Provided information:
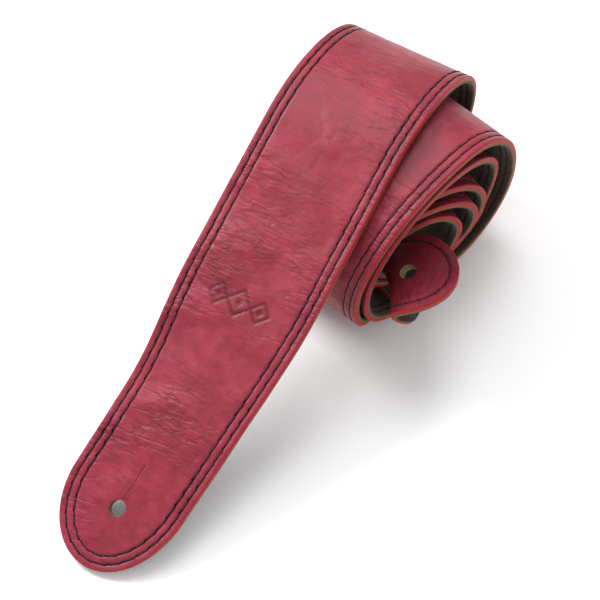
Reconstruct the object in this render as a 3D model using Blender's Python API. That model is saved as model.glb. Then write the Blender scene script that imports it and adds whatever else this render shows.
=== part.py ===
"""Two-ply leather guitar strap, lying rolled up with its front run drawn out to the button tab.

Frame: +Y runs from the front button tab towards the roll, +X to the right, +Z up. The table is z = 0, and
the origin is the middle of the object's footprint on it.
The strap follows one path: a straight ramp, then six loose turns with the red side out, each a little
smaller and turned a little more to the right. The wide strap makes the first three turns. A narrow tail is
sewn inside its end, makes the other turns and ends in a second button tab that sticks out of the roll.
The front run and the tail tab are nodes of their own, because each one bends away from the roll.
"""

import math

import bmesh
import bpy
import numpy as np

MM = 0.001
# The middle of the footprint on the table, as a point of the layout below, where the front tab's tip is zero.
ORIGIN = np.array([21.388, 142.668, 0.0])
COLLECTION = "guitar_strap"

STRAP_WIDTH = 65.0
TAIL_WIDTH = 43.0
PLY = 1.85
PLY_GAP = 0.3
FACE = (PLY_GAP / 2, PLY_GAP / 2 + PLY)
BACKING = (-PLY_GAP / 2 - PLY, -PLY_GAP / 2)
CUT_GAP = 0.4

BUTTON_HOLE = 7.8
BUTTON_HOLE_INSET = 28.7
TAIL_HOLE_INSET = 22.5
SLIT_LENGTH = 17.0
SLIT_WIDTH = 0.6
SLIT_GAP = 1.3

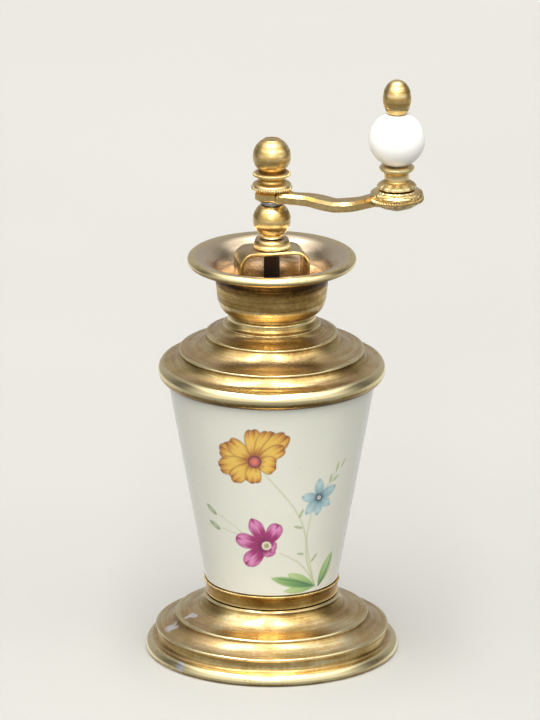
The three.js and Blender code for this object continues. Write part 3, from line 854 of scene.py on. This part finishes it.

What to do: Gather up, from the records above, each line where the word "that" appears.

Exercise answer:
Reconstruct the object in this render as a 3D model using Blender's Python API. That model is saved as model.glb. Then write the Blender scene script that imports it and adds whatever else this render shows.
sewn inside its end, makes the other turns and ends in a second button tab that sticks out of the roll.